**Short exercise:** Please print the full listing exactly.

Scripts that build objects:
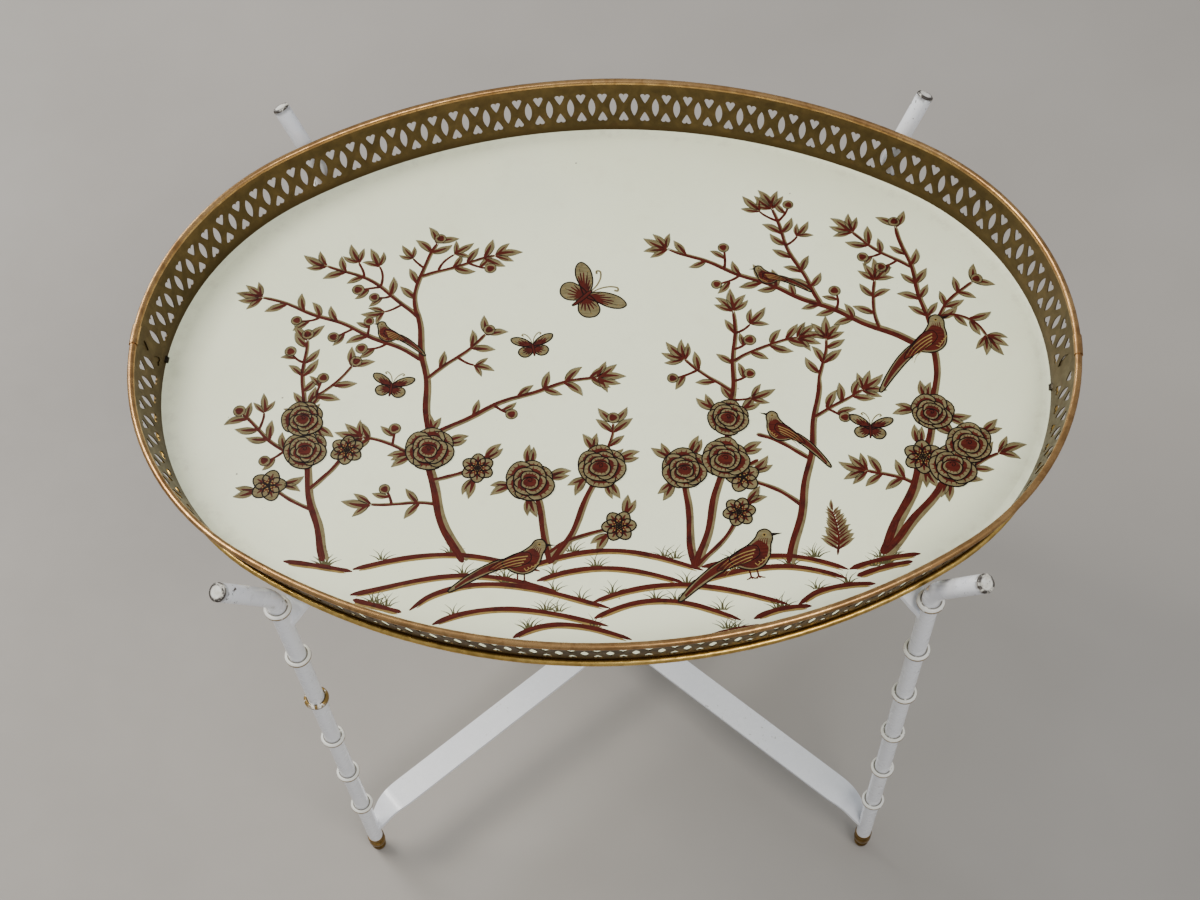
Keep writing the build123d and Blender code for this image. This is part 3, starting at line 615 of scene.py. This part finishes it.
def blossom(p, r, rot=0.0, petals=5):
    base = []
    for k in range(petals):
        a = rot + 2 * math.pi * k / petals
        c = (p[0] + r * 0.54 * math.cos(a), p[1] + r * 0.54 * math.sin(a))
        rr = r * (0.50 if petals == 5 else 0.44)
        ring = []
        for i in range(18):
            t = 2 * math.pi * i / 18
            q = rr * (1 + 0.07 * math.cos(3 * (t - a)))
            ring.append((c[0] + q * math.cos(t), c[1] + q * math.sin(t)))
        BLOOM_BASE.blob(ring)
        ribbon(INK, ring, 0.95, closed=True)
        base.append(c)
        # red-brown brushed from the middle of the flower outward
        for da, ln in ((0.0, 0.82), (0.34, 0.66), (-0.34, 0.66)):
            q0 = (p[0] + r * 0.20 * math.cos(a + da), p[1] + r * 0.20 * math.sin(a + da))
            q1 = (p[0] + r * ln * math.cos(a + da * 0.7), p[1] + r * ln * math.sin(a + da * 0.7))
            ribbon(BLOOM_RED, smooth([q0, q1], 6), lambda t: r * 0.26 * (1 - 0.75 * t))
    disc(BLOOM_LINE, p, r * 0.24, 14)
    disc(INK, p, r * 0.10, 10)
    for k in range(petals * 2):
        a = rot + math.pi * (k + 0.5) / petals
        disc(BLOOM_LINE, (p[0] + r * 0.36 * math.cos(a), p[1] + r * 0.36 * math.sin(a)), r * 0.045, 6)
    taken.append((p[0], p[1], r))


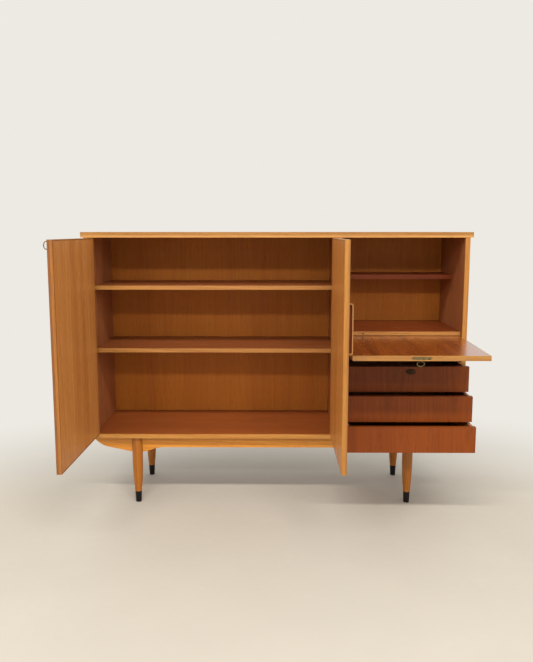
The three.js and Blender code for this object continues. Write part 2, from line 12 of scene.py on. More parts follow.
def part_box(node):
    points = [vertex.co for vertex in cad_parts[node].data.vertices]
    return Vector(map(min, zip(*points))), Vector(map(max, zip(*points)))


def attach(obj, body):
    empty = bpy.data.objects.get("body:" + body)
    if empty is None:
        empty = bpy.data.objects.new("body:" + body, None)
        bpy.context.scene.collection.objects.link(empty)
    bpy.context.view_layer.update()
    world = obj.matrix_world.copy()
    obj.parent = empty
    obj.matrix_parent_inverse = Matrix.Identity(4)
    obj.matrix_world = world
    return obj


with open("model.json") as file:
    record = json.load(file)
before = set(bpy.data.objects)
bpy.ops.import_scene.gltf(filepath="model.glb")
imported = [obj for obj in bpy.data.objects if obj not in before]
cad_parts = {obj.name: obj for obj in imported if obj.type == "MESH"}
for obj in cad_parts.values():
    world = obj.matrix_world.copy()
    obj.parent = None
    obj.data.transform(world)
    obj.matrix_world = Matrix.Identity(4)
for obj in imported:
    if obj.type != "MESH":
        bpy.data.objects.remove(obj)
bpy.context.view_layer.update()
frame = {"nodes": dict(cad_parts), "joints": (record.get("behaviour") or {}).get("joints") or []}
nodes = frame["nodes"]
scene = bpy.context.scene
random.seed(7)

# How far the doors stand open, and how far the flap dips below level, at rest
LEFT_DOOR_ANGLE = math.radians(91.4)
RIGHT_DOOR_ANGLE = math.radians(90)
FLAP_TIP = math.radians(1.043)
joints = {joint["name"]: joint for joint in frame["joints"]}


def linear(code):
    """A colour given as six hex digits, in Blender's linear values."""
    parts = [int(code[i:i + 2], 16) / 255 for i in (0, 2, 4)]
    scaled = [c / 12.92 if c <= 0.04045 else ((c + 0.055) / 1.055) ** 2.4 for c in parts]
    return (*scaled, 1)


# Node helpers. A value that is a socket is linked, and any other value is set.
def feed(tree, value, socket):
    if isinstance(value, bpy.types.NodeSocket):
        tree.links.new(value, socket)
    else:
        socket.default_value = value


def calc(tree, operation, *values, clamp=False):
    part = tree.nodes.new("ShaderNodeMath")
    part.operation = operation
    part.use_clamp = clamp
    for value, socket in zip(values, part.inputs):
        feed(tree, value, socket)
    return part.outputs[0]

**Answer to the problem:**
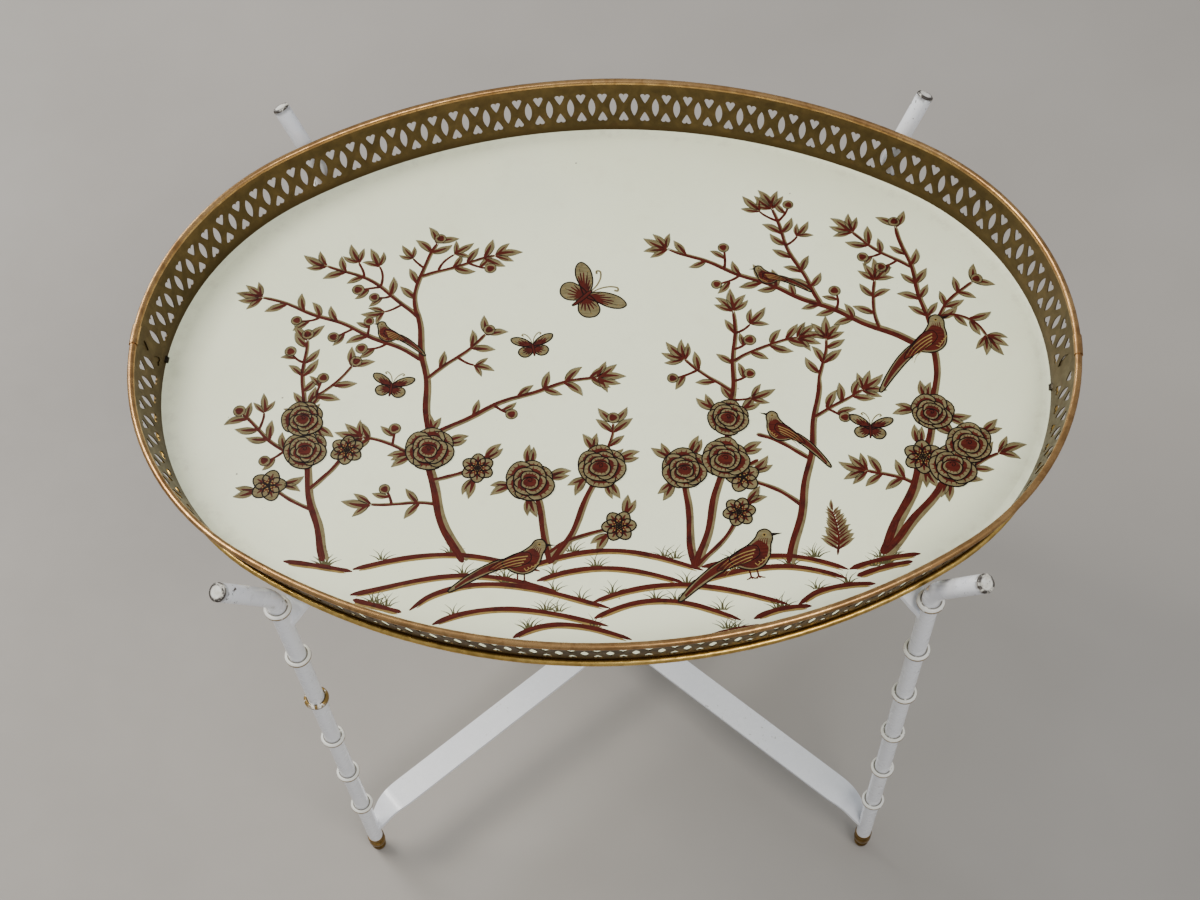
Keep writing the build123d and Blender code for this image. This is part 3, starting at line 615 of scene.py. This part finishes it.
def blossom(p, r, rot=0.0, petals=5):
    base = []
    for k in range(petals):
        a = rot + 2 * math.pi * k / petals
        c = (p[0] + r * 0.54 * math.cos(a), p[1] + r * 0.54 * math.sin(a))
        rr = r * (0.50 if petals == 5 else 0.44)
        ring = []
        for i in range(18):
            t = 2 * math.pi * i / 18
            q = rr * (1 + 0.07 * math.cos(3 * (t - a)))
            ring.append((c[0] + q * math.cos(t), c[1] + q * math.sin(t)))
        BLOOM_BASE.blob(ring)
        ribbon(INK, ring, 0.95, closed=True)
        base.append(c)
        # red-brown brushed from the middle of the flower outward
        for da, ln in ((0.0, 0.82), (0.34, 0.66), (-0.34, 0.66)):
            q0 = (p[0] + r * 0.20 * math.cos(a + da), p[1] + r * 0.20 * math.sin(a + da))
            q1 = (p[0] + r * ln * math.cos(a + da * 0.7), p[1] + r * ln * math.sin(a + da * 0.7))
            ribbon(BLOOM_RED, smooth([q0, q1], 6), lambda t: r * 0.26 * (1 - 0.75 * t))
    disc(BLOOM_LINE, p, r * 0.24, 14)
    disc(INK, p, r * 0.10, 10)
    for k in range(petals * 2):
        a = rot + math.pi * (k + 0.5) / petals
        disc(BLOOM_LINE, (p[0] + r * 0.36 * math.cos(a), p[1] + r * 0.36 * math.sin(a)), r * 0.045, 6)
    taken.append((p[0], p[1], r))


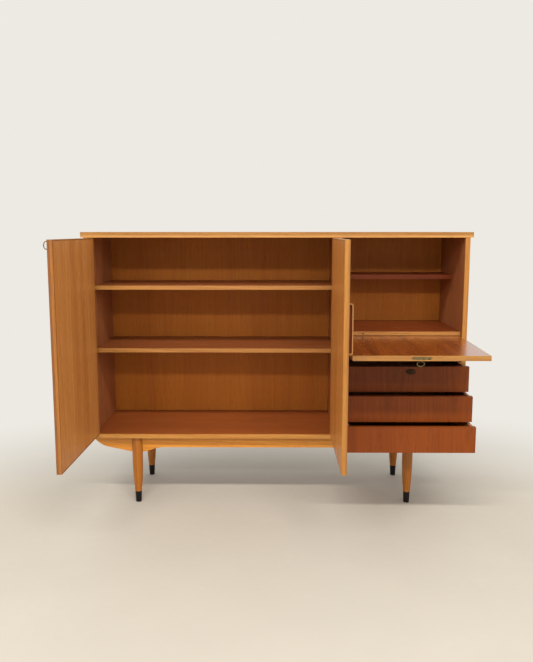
The three.js and Blender code for this object continues. Write part 2, from line 12 of scene.py on. More parts follow.
def part_box(node):
    points = [vertex.co for vertex in cad_parts[node].data.vertices]
    return Vector(map(min, zip(*points))), Vector(map(max, zip(*points)))


def attach(obj, body):
    empty = bpy.data.objects.get("body:" + body)
    if empty is None:
        empty = bpy.data.objects.new("body:" + body, None)
        bpy.context.scene.collection.objects.link(empty)
    bpy.context.view_layer.update()
    world = obj.matrix_world.copy()
    obj.parent = empty
    obj.matrix_parent_inverse = Matrix.Identity(4)
    obj.matrix_world = world
    return obj


with open("model.json") as file:
    record = json.load(file)
before = set(bpy.data.objects)
bpy.ops.import_scene.gltf(filepath="model.glb")
imported = [obj for obj in bpy.data.objects if obj not in before]
cad_parts = {obj.name: obj for obj in imported if obj.type == "MESH"}
for obj in cad_parts.values():
    world = obj.matrix_world.copy()
    obj.parent = None
    obj.data.transform(world)
    obj.matrix_world = Matrix.Identity(4)
for obj in imported:
    if obj.type != "MESH":
        bpy.data.objects.remove(obj)
bpy.context.view_layer.update()
frame = {"nodes": dict(cad_parts), "joints": (record.get("behaviour") or {}).get("joints") or []}
nodes = frame["nodes"]
scene = bpy.context.scene
random.seed(7)

# How far the doors stand open, and how far the flap dips below level, at rest
LEFT_DOOR_ANGLE = math.radians(91.4)
RIGHT_DOOR_ANGLE = math.radians(90)
FLAP_TIP = math.radians(1.043)
joints = {joint["name"]: joint for joint in frame["joints"]}


def linear(code):
    """A colour given as six hex digits, in Blender's linear values."""
    parts = [int(code[i:i + 2], 16) / 255 for i in (0, 2, 4)]
    scaled = [c / 12.92 if c <= 0.04045 else ((c + 0.055) / 1.055) ** 2.4 for c in parts]
    return (*scaled, 1)


# Node helpers. A value that is a socket is linked, and any other value is set.
def feed(tree, value, socket):
    if isinstance(value, bpy.types.NodeSocket):
        tree.links.new(value, socket)
    else:
        socket.default_value = value


def calc(tree, operation, *values, clamp=False):
    part = tree.nodes.new("ShaderNodeMath")
    part.operation = operation
    part.use_clamp = clamp
    for value, socket in zip(values, part.inputs):
        feed(tree, value, socket)
    return part.outputs[0]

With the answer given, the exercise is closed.